Agree with the upthread comments that indicate that a higher population France seems quite doable with a France that follows a similar demographic trajectory to the European norm and doesn't go into a low cycle in the 1800s and 1900s. (Though still topping out at less than 230 million!).
You'd also see much more emigration if France kept a more typical demographic trajectory and a much more French United States and probably a number of other New World countries.
On the point of industrialisation, as I understand it, the big early difference between France and Britain, was that France had much higher shares of population in agriculture and lower agricultural productivity per worker.
That is, France actually largely had no major problems keeping pace in science and industrial technology or productivity in industry, but a large share of the French population were in fairly low productivity agriculture until quite late (the early 20th century).
See -
https://ourworldindata.org/employment-in-agriculture
Also lower integration into trade measured by volumes (though France apparently did not have higher tariffs than Britain).

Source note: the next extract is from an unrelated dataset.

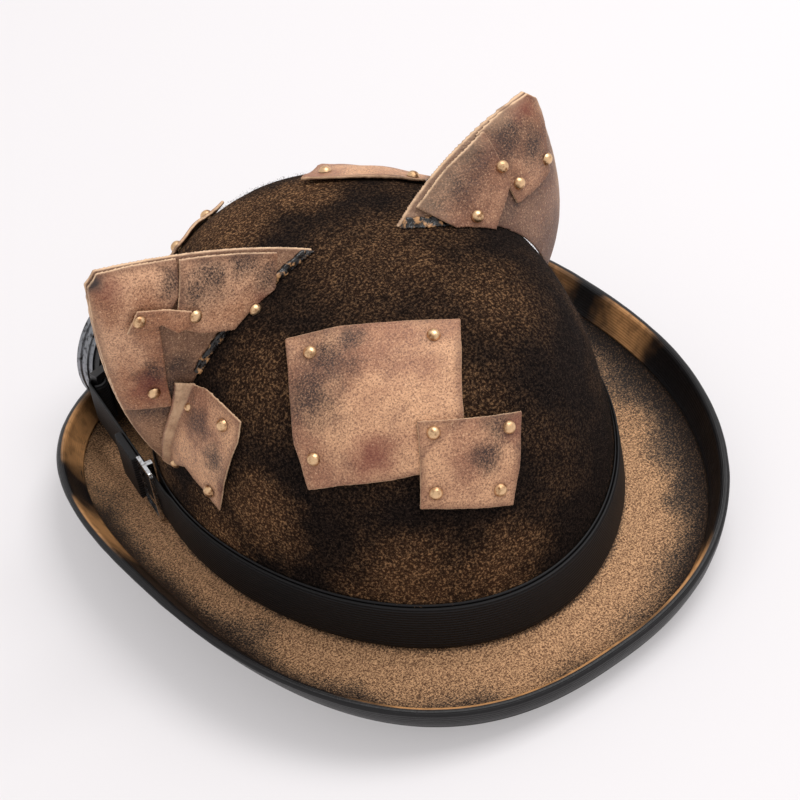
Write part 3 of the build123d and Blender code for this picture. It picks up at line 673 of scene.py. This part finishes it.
def crown():
    """The felt crown with a lumpy, fuzzy face, and a nap of fine fibres standing off it."""
    mesh = even_mesh("crown_felt", 1.4 * MM, 2)
    places = places_of(mesh)
    normals = normals_of(mesh)
    out = crown_out(places)
    facing = np.clip((normals * out).sum(1), 0, 1)
    lump = lumps(places, 22 * MM) * 0.35 * MM + lumps(places, 5 * MM) * 0.12 * MM - 0.3 * MM
    move_to(mesh, places + out * (lump * facing)[:, None])
    finish = crown_felt_finish("crown_felt", "060404", "2a201b", "d9a775")
    new_piece("crown_felt_soft", mesh, finish, "hat", "crown_felt", "crown_felt")
    fibres(mesh, crown_felt_finish("crown_nap", "17110e", "5c4a3f", "f0c493"))


def fibres(mesh, finish):
    """Short curved fibres rooted on the crown's outer face."""
    chooser = np.random.default_rng(FIBRE_SEED)
    places = places_of(mesh)
    normals = normals_of(mesh)
    outside = np.flatnonzero((normals * crown_out(places)).sum(1) > 0.8)
    picked = chooser.choice(outside, FIBRE_COUNT)
    roots = places[picked] + chooser.normal(0, 0.5 * MM, (FIBRE_COUNT, 3))
    out = crown_out(roots)
    lean = np.cross(out, chooser.normal(size=(FIBRE_COUNT, 3)))
    lean /= length_of(lean)
    size = chooser.uniform(0.7, 1.7, (FIBRE_COUNT, 1)) * MM
    middle = roots + lean * size * 0.55 + out * size * 0.32
    tip = roots + lean * size + out * size * 0.25
    side = np.cross(lean, out) * FIBRE_HALF_WIDTH
    corners = np.stack([roots - side, roots + side, middle + side, middle - side, tip], axis=1).reshape(-1, 3)
    faces = []
    for first in range(0, len(corners), 5):
        faces.append((first, first + 1, first + 2, first + 3))
        faces.append((first + 3, first + 2, first + 4))
    fuzz = bpy.data.meshes.new("crown_felt_nap")
    fuzz.from_pydata(corners.tolist(), [], faces)
    new_piece("crown_felt_nap", fuzz, finish, "hat", "crown_felt")


# ---------------------------------------------------------------- leather

def tree_of(places):
    """A search tree over places."""
    tree = kdtree.KDTree(len(places))
    for number, place in enumerate(places):
        tree.insert(place, number)
    tree.balance()
    return tree


def distances(places, tree):
    return np.array([tree.find(place)[2] for place in places])


def leather_sheet(node, slot, finish, voxel, out, lift, curl, shift):
    """Leather in a CAD sheet's shape: it ripples and curls off what it lies on except under its rivets."""
    mesh = even_mesh(node, voxel, 2)
    places = places_of(mesh)
    directions = out(places)
    facing = np.abs((normals_of(mesh) * directions).sum(1))
    to_edge = distances(places, tree_of(places[facing < 0.5]))
    free = 1 - np.exp(-((distances(places, rivet_tree) / (5 * MM)) ** 2))
    wave = np.clip(lumps(places, 15 * MM, shift) + 0.6, 0, 1.5)
    flutter = lumps(places, 6 * MM, shift + 9) * 0.1 * MM
    rise = (wave * (lift + curl * np.exp(-to_edge / (4 * MM))) + flutter) * free
    fray = lumps(places, 2.2 * MM, shift + 4) * 0.15 * MM * (1 - facing)
    move_to(mesh, places + directions * rise[:, None] + normals_of(mesh) * fray[:, None])
    carry(mesh, "cut", np.clip(1.25 - 1.6 * facing, 0, 1))
    carry(mesh, "rim", np.exp(-((to_edge / (2.2 * MM)) ** 2)))
    new_piece(f"{node}_leather", mesh, finish, "hat", slot, node)


def ear_out(places):
    """Unit vectors off an ear's rear face, where its patches are."""
    directions = np.zeros_like(places)
    directions[:, 1] = 1
    return directions


def leather_pieces():
    """All the riveted patches, both ears, and the goggles' bridge."""
    for number, (node, looks) in enumerate(CROWN_PATCHES.items()):
        finish = leather_finish(f"{node}_leather", looks["dark"], looks["red"])
        lift = looks["lift"] * MM
        curl = looks["curl"] * MM
        shift = number * CROWN_PATCH_SHIFT
        leather_sheet(node, "patch_leather", finish, SHEET_VOXEL, crown_out, lift, curl, shift)
    for number, (node, looks) in enumerate(EAR_SHEETS.items()):
        colours = {key: value for key, value in looks.items() if key != "curl"}
        finish = leather_finish(f"{node}_leather", **colours)
        curl = looks["curl"] * MM
        shift = EAR_SHEET_START + number * EAR_SHEET_SHIFT
        leather_sheet(node, "ear_leather", finish, SHEET_VOXEL, ear_out, 0, curl, shift)
    finish = leather_finish("nose_bridge_leather", [((0, -118, 34), 8)], light="8a5f45", mid="5f4030")
    leather_sheet("nose_bridge", "bridge_leather", finish, 0.35 * MM, ear_out, 0, 0, BRIDGE_START)


# ---------------------------------------------------------------- bands

def crown_share(heights):
    """Share of the crown's full radius left at heights above the table."""
    climb = np.linspace(0, 1, 300)
    across, up = bezier([(1, 0), (1, CROWN_FULLNESS), (CROWN_FULLNESS, 1), (0, 1)], climb)
    return np.interp(heights, CROWN_BASE + CROWN_RISE * up, across)


def band_row(turn, low, section):
    """One closed section of a band on the crown: section is (height, distance off the felt) pairs."""
    y = HALF_DEPTH * sin(turn)
    base = CROWN_BASE + BASE_SADDLE - 2 * BASE_SADDLE * (y / HALF_DEPTH) ** 2 + low
    heights = base + section[:, 0]
    reach = crown_share(heights) * (HALF_DEPTH + section[:, 1])
    return np.stack([reach * cos(turn) * HALF_WIDTH / HALF_DEPTH, reach * sin(turn), heights], axis=1)


def band_section(height, near, thick, steps=16):
    """Section of a flat band with rounded edges and a slight thickening along its middle."""
    up = np.linspace(0, 1, steps)
    fill = np.clip(np.minimum(up, 1 - up) * 14, 0, 1) ** 0.5
    outer = np.stack([up * height, near + thick * (0.55 + 0.45 * fill)], axis=1)
    inner = np.stack([up[::-1] * height, near + thick * (0.45 - 0.45 * fill[::-1])], axis=1)
    return np.concatenate([outer, inner])


def bands():
    """The hat's ribbon and the leather sweatband inside."""
    turns = np.linspace(0, tau, 360, endpoint=False)
    section = band_section(RIBBON_HEIGHT, RIBBON_NEAR, RIBBON_THICK)
    rows = [band_row(turn, RIBBON_RISE, section) for turn in turns]
    mesh = ring_mesh("hat_ribbon_cloth", np.stack(rows))
    carry(mesh, "height", np.tile(section[:, 0], len(turns)))
    finish = ribbon_finish("ribbon_grosgrain", "height", 1.5 * MM, 0.08 * MM, 0.6)
    new_piece("hat_ribbon_cloth", mesh, finish, "hat", "hat_ribbon", "hat_ribbon")

    section = band_section(SWEATBAND_HEIGHT, SWEATBAND_NEAR, SWEATBAND_THICK)
    rows = [band_row(turn, SWEATBAND_RISE, section) for turn in turns]
    mesh = ring_mesh("sweatband_leather", np.stack(rows))
    carry(mesh, "cut", np.tile((section[:, 0] > SWEATBAND_HEIGHT - MM).astype(float), len(turns)))
    stains = [((0, 100, 30), 12), ((70, 0, 40), 12)]
    finish = leather_finish("sweatband_leather", stains, light="3c2a20", mid="241a15")
    new_piece("sweatband_leather", mesh, finish, "hat", "sweatband_leather", "sweatband")


def run_rows(points, outs, section):
    """Upright sections at plan points, each with its outward direction."""
    off = section[:, 1] - STRAP_THICK / 2
    heights = STRAP_LOW + section[:, 0]
    rows = []
    for point, out in zip(points, outs):
        rows.append(np.stack([point[0] + out[0] * off, point[1] + out[1] * off, heights], axis=1))
    return rows


def goggle_strap():
    """Elastic from cup to cup round the back of the crown, looped round a bar at each end."""
    section = band_section(STRAP_HEIGHT, STRAP_NEAR, STRAP_THICK)
    middle = STRAP_NEAR + STRAP_THICK / 2
    meet = np.arctan2(RUN_START.y / (HALF_DEPTH + middle), RUN_START.x / (HALF_WIDTH + middle))
    oval = [band_row(turn, STRAP_RISE, section) for turn in np.linspace(meet, pi - meet, 220)]

    along = (RUN_END - RUN_START).normalized()
    out = Vector((-along.y, along.x))
    points = [RUN_START.lerp(RUN_END, step) for step in np.linspace(RUN_FIRST_STEP, 1, 36)]
    outs = [out] * len(points)
    for swing in np.linspace(*LOOP_SWING, 24):
        turned = Matrix.Rotation(-swing, 2) @ out
        points.append(BAR_MIDDLE + turned * LOOP_RADIUS)
        outs.append(turned)
    left = run_rows(points, outs, section - np.array((0, STRAP_NEAR)))
    right = [row * np.array((-1, 1, 1)) for row in left]

    rows = np.stack(left[::-1] + oval + right)
    mesh = ring_mesh("goggle_strap_elastic", rows, closed=False)
    carry(mesh, "height", np.tile(section[:, 0], len(rows)))
    finish = ribbon_finish("elastic", "height", 1.25 * MM, 0.1 * MM, 0.62)
    new_piece("goggle_strap_elastic", mesh, finish, "hat", "strap_elastic", "goggle_strap")


# ---------------------------------------------------------------- glue, fold, pads and the hard parts

def soft_parts():
    """Glue along the ears, the folded end of the elastic, and the eyecups' pads."""
    glue = glue_finish()
    for side in ("left", "right"):
        mesh = even_mesh(f"{side}_ear_glue", 0.35 * MM, 1)
        places = places_of(mesh)
        move_to(mesh, places + normals_of(mesh) * (lumps(places, 2.5 * MM) * 0.5 * MM)[:, None])
        new_piece(f"{side}_ear_glue_beads", mesh, glue, "hat", "hot_glue", f"{side}_ear_glue")
        mesh = even_mesh(f"{side}_eyecup_pad", 0.5 * MM, 6)
        pad = moulded_finish(f"{side}_pad_foam", "151314", 0.7)
        new_piece(f"{side}_eyecup_pad_foam", mesh, pad, "hat", "eyecup_pad", f"{side}_eyecup_pad")
    mesh = even_mesh("left_strap_fold", 0.4 * MM, 3)
    places = places_of(mesh)
    carry(mesh, "height", places[:, 2])
    finish = ribbon_finish("folded_elastic", "height", 1.25 * MM, 0.1 * MM, 0.55)
    new_piece("left_strap_fold_elastic", mesh, finish, "left_slider_body", "strap_elastic", "left_strap_fold")


def hard_parts():
    """Materials of the CAD parts that show as they are."""
    brass = metal_finish("rivet_brass", "e3bd92", "8a6040", 0.36, 0.6 * MM)
    ring = metal_finish("ring_metal", "8d8f93", "3b3a3b", 0.34, 0.3 * MM)
    chrome = metal_finish("slider_chrome", "d5d6d8", "8b8884", 0.14, 0.5 * MM)
    cup = moulded_finish("eyecup_plastic", "0d0c0d", 0.32)
    lens = lens_finish()
    by_ending = (("rivets", brass), ("lens_ring", ring), ("slider", chrome), ("eyecup", cup), ("lens", lens))
    for node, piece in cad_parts.items():
        for ending, material in by_ending:
            if node.endswith(ending):
                piece.data.materials.clear()
                piece.data.materials.append(material)


rivet_meshes = [piece.data for node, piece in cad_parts.items() if node.endswith("rivets")]
rivet_tree = tree_of(np.concatenate([places_of(mesh) for mesh in rivet_meshes]))
look_from(CAMERA_PLACE, CAMERA_AZIMUTH, CAMERA_ELEVATION, CAMERA_ROLL, CAMERA_LENS)
studio()
brim()
binding()
crown()
leather_pieces()
bands()
goggle_strap()
soft_parts()
hard_parts()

A France that followed both the kind of normative demographic history, and in agricultural productivity and employment, would be a much different culture today. Or at least it seems to me, much of France's distinctive modern day culture and identity is intertwined with combining quite a strong sense of the nation, engagement with ideas of Enlightenment and post-Enlightenment with stress on reason (as a legacy of the French revolution), a fairly secularized fairly laissez-faire attitude to fertility and children, and a quite "backwards" population structure with a relatively large share of population in rural agriculture, more focused on quality produce than productivity and output. (French posters may correct my stereotype).
(In contrast to England certainly, where the population has had a high industrial working class and service sector for a long time and so culture has been quite focused around identities built around this, the culture is not really as much oriented to rural England or food production, and is somewhat skeptical and not as engaged with certain kinds of Enlightenment ideas.)